The standard owls in this universe really are cats as birds; one was used to aid in the creepy atmosphere of The Puppetmaster.
Subverted by Owlowiscious in My Little Pony: Friendship Is Magic. Spike feels that way about him for supposedly stealing his place as "Twilight Sparkle's number 1 assistant" (he also thinks Owlowiscious' 180 degrees head rotation looks creepy). However otherwise Owlowiscious falls pretty squarely into The Owl-Knowing One.
Averted in Franklin. Mr.
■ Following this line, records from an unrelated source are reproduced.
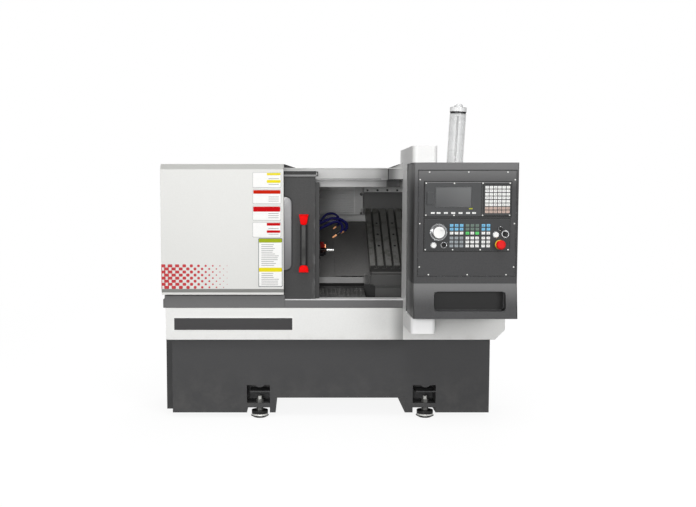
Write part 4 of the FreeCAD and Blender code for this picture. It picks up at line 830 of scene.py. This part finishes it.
hoses = bmesh.new()
sleeves = bmesh.new()
sharp = 1.0
for y, z, yaw, heading, steps, radius, sleeve in hose_runs:
    stations = hose_stations(y, z, yaw, heading, steps, radius * 1.35)
    link = bmesh.new()
    bmesh.ops.create_cone(link, segments=20, radius1=radius * 1.12, radius2=radius * 0.84,
                          depth=radius * 1.42, cap_ends=True)
    round_off(link, [e for e in link.edges if max(v.co.z for v in e.verts) < 0], radius * 0.22)
    set_along(hoses, link, stations[:-1])
    end, along = stations[-1]
    nut = bmesh.new()
    bmesh.ops.create_cone(nut, segments=24, radius1=radius + 0.0022, radius2=radius + 0.0014,
                          depth=sleeve, cap_ends=True)
    round_off(nut, [e for e in nut.edges if e.calc_face_angle(0.0) > sharp], 0.0006)
    set_along(sleeves, nut, [(end + along * (sleeve / 2), along)])
manifold_low, manifold_high = Vector((-0.148, -0.080, 0.905)), Vector((manifold_x, 0.020, 0.985))
manifold = block(hoses, manifold_high - manifold_low, (manifold_low + manifold_high) / 2)
round_off(hoses, edges_of(manifold), 0.0025)
piece = keep_piece("jointed_hoses", hoses, "frame", "blue_hose", hose_blue, smooth=True)
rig.replaces(piece, "coolant_hoses")
keep_piece("nozzle_sleeves", sleeves, "frame", "black_plastic",
           enamel("sleeve_black", tone(26, 26, 28), 0.3, 0.15), smooth=True)
coat(machined("nozzle_copper", tone(248, 182, 132), 0.34, (1.0, 0.3, 1.0), grime=0.1, wear=0.4),
     "coolant_nozzles")


# Sliding door: a folded panel in the console's graphite with a hammered grain, rubbed
# along its closing edge; it hangs from a rail by two rollers.
def door_rub(mix, base):
    edge = mix.x.steps(-0.112, -0.094) * mix.noise(0.03, 4.0, 0.6, (1.0, 1.0, 0.3)).steps(0.45, 0.7)
    return mix.blend(edge * 0.35, base, grey(0.24))


def hanger_bands(mix, base):
    """Near-black roller track over a pale strip, door paint below it."""
    track = mix.blend((mix.z > 1.2135) * 0.9, base, grey(0.008))
    return mix.blend(mix.z.between(1.2040, 1.2130) * (mix.x < -0.087) * 0.9, track, grey(0.24))


coat(painted("door_hammertone", tone(50), 0.42, 0.0034, 0.0004, 0.16, 0.4, pattern=door_rub), "door_panel")
coat(painted("hanger_dark", tone(50), 0.42, 0.0026, 0.0001, 0.08, 0.6, pattern=hanger_bands), "door_hanger")
coat(blackened, "door_roller_left", "door_roller_right")


# Door window: a laminated pane, grey with a cloudy painted reflection, held in a black rubber profile that grips the
# cut edge of the sheet on both faces.
pane = Finish("laminated_pane")
# Painted reflection: clouds of paler grey.
haze_and_reflection = pane.noise(0.25, 3.0, 0.5, (1.0, 1.0, 0.5)).steps(0.2, 0.8)
coat(pane.shade(pane.blend(haze_and_reflection, tone(118, 118, 120), tone(146, 146, 148)), haze_and_reflection * 0.08 + 0.10,
                Coat_Weight=0.6, Alpha=0.92,
                Normal=pane.bump(pane.noise(0.12, 1.0), 0.0002, 0.3)), "door_window")

rubber = Finish("black_rubber")
bloom = rubber.noise(0.02, 3.0, 0.6)
rubber.shade(rubber.blend(bloom, grey(0.012), (0.030, 0.030, 0.031)), bloom * 0.15 + 0.55,
             Normal=rubber.bump(rubber.noise(0.0008), 0.00004, 0.6))


def ring_of(shape, left, right, low, high, y, corner, width, thick):
    """A frame with rounded corners, its front on y, its rail width wide and thick deep."""
    sheet = bmesh.ops.create_grid(shape, x_segments=1, y_segments=1, size=0.5)["verts"]
    bmesh.ops.scale(shape, vec=(right - left, high - low, 1.0), verts=sheet)
    round_off(shape, sheet, corner, 6, "VERTICES")
    upright = Matrix.Rotation(math.radians(90), 3, "X")
    bmesh.ops.rotate(shape, cent=(0, 0, 0), matrix=upright, verts=shape.verts)
    bmesh.ops.translate(shape, vec=((left + right) / 2, y, (low + high) / 2), verts=shape.verts)
    hole = list(shape.faces)
    bmesh.ops.inset_region(shape, faces=hole, thickness=width, use_even_offset=True, use_boundary=True)
    bmesh.ops.delete(shape, geom=hole, context="FACES")
    thicken(shape, list(shape.faces), thick)
    rims = [e for e in shape.edges if e.calc_face_angle(0.0) > sharp and rise(e) < 1e-6]
    round_off(shape, rims, min(width, thick) * 0.3)


door_low, door_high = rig.box("door_panel")
for name, y in (("window_seal_front", door_low.y - 0.0022), ("window_seal_back", door_high.y - 0.0002)):
    seal = bmesh.new()
    ring_of(seal, -0.512, -0.202, 0.737, 1.111, y, corner=0.037, width=0.0075, thick=0.0024)
    keep_piece(name, seal, "door", "black_plastic", rubber.material, smooth=True)


# Door handle: a black extruded bar with a brushed insert down its face, between two
# moulded red caps that are screwed through the door.
moulded_red = enamel("moulded_red", tone(240, 2, 4), 0.46, gloss=0.08)
coat(enamel("moulded_black", tone(30, 30, 31), 0.40, 0.15), "door_handle")
caps = bmesh.new()
handle_x = -0.149
cap_low, cap_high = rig.box("handle_caps")
for foot, head, foot_half, head_half, rounding in ((0.967, cap_high.z, 0.0145, 0.0235, 0.0115),
                                                   (cap_low.z, 0.771, 0.0235, 0.0225, 0.0215)):
    body = bmesh.ops.create_cube(caps, size=1.0)["verts"]
    for v in body:
        v.co.x = handle_x + (head_half if v.co.z > 0 else foot_half) * (1 if v.co.x > 0 else -1)
        v.co.y = cap_high.y if v.co.y > 0 else cap_low.y
        v.co.z = head if v.co.z > 0 else foot
    across = [e for e in edges_of(body) if rise(e) > 0.01]
    narrow = [e for e in across if (e.verts[0].co.z > (foot + head) / 2) == (head_half < foot_half)]
    wide = [e for e in across if e not in narrow]
    round_off(caps, narrow, rounding, 8)
    round_off(caps, [e for e in wide if e.is_valid], 0.003, 4)
round_off(caps, [e for e in caps.edges if all(abs(v.co.y - cap_low.y) < 1e-5 for v in e.verts)], 0.004, 4)
piece = keep_piece("door_handle_caps", caps, "door", "red_plastic", moulded_red, smooth=True)
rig.replaces(piece, "handle_caps")
insert = bmesh.new()
block(insert, (0.017, 0.0016, 0.194), (handle_x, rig.box("door_handle")[0].y - 0.0002, 0.869))
round_off(insert, list(insert.edges), 0.0006)
keep_piece("handle_insert", insert, "door", "black_plastic",
           machined("satin_insert", tone(72, 72, 71), 0.42, (1.0, 1.0, 0.05), 0.15, 0.2))


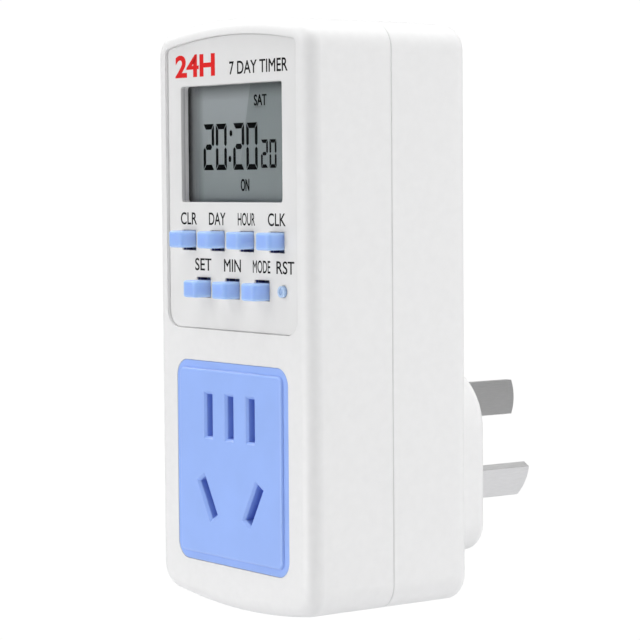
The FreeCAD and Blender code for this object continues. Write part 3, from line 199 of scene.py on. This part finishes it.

Owl is their teacher, and he is always kind and helpful...and though intelligent, never pompously so.
In Kung Fu Panda Legends Of Awesomeness, we learn that the owl Feng Huang, formerly the most powerful member of the previous Furious Five, was corrupted by her power, and turned evil.
Phineas and Ferb had an episode where Candace dreamed that she was in The Wizard of Oz: When Candace and co. make it to the forest, one of the things that startles them is an owl...but not just any owl; it's actually a whacked-out version of an owl with Stacy's head... See for yourself.◊
In the South Park episode "Insheeption," Mr. Mackey is revealed to have a hoarding problem stemming from a childhood incident when he was molested by a Woodsy Owl mascot ("Give a hoot, don't pollute!"). When Mr. Mackey faces up to this traumatic memory in a dream, the owl mascot turns into a monstrous embodiment of Mr. Mackey's trauma. Eventually, believe it or not, the other people in the dream have to bring in Freddy Krueger from A Nightmare on Elm Street to stop the owl.
In the 31st-century New New York of Futurama, owls are pests, considered to be vermin like the rats and pigeons they were introduced to eliminate. They ended up filling the ecological niche those pests vacated. Owls can be domesticated, though, and trained to attack trespassers.
Much of the mythology regarding owls as omens of death could have its roots in the fact that they would frequently appear in old times when someone was ill. If a vigil was kept at night there would be lights burning, the light would attract insects, the insects would attract mice and the mice would attract owls.